What a heartbreak.
Earlier this decade, Michigan hosted a full docket of professional events, two from the Champions Tour, one from the LPGA, one from the PGA Tour, and one apiece from the minor-league Canadian and Duramed Futures tours. It has even lost the second-best amateur tournament in the country, with the Western Am. leaving Benton Harbor for the Chicago area last summer after a 30-year run at Point O' Woods.
Just two smaller events are left standing: the Michigan Open and the Michigan Women's Open, both run by the Michigan section of the PGA. The Women's Open, in its seventh year at Crystal Mountain Resort & Spa in Thompsonville, tees off this week with play Aug. 3-5 on the resort's scenic Mountain Ridge course.

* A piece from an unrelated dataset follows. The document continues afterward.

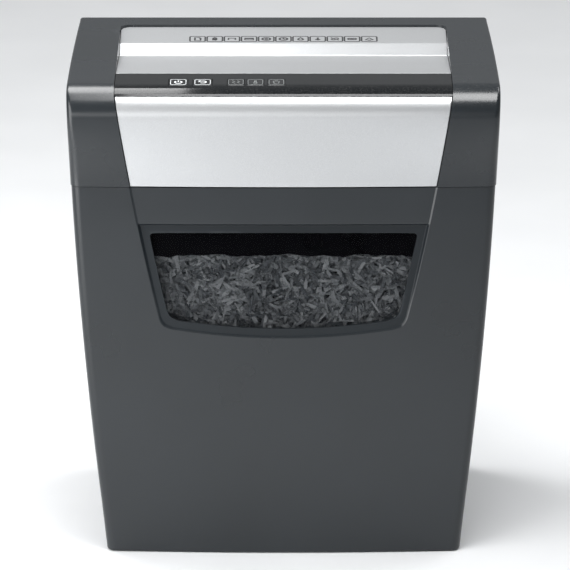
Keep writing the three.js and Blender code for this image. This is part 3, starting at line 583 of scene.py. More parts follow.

With the Buick Open's pending demise, this is now the only tournament in Michigan to entice top pros to visit the Wolverine state. The $40,000 purse has attracted the LPGA Tour’s Cindy Figg-Currier, Cindy Rarick, Sue Ertl, Anne Marie Palli and Allison Fouch, as will a handful of former champions with LPGA Tour experience on their resumes, players like Elaine Crosby and Suzanne Green-Roebuck.
Fouch, a standout from Michigan State, is currently 82nd in the Rolex World Rankings. Between 1985 and 2000 Cindy Rarick recorded four LPGA Tour victories and collected earnings totaling over $2.5 million. A tournament-record 111 players will tee it up, marking the third time in five years the event has broke its own high standards.
The Michigan Open attracts some solid pro talent as well, but its top players -- like past winners Ryan Brehm, who won at Orchard Lake Country Club earlier this year, and 6-time champ Scott Hebert, who won the 2008 national club pro championship -- couldn't even make the cut at this year's Buick Open.
Michigan has too many good courses, players and fans to see such a shortage of high-caliber tournament golf. Unfortunately, the state of the game greatly reflects the state of our economy. Both are on life-support.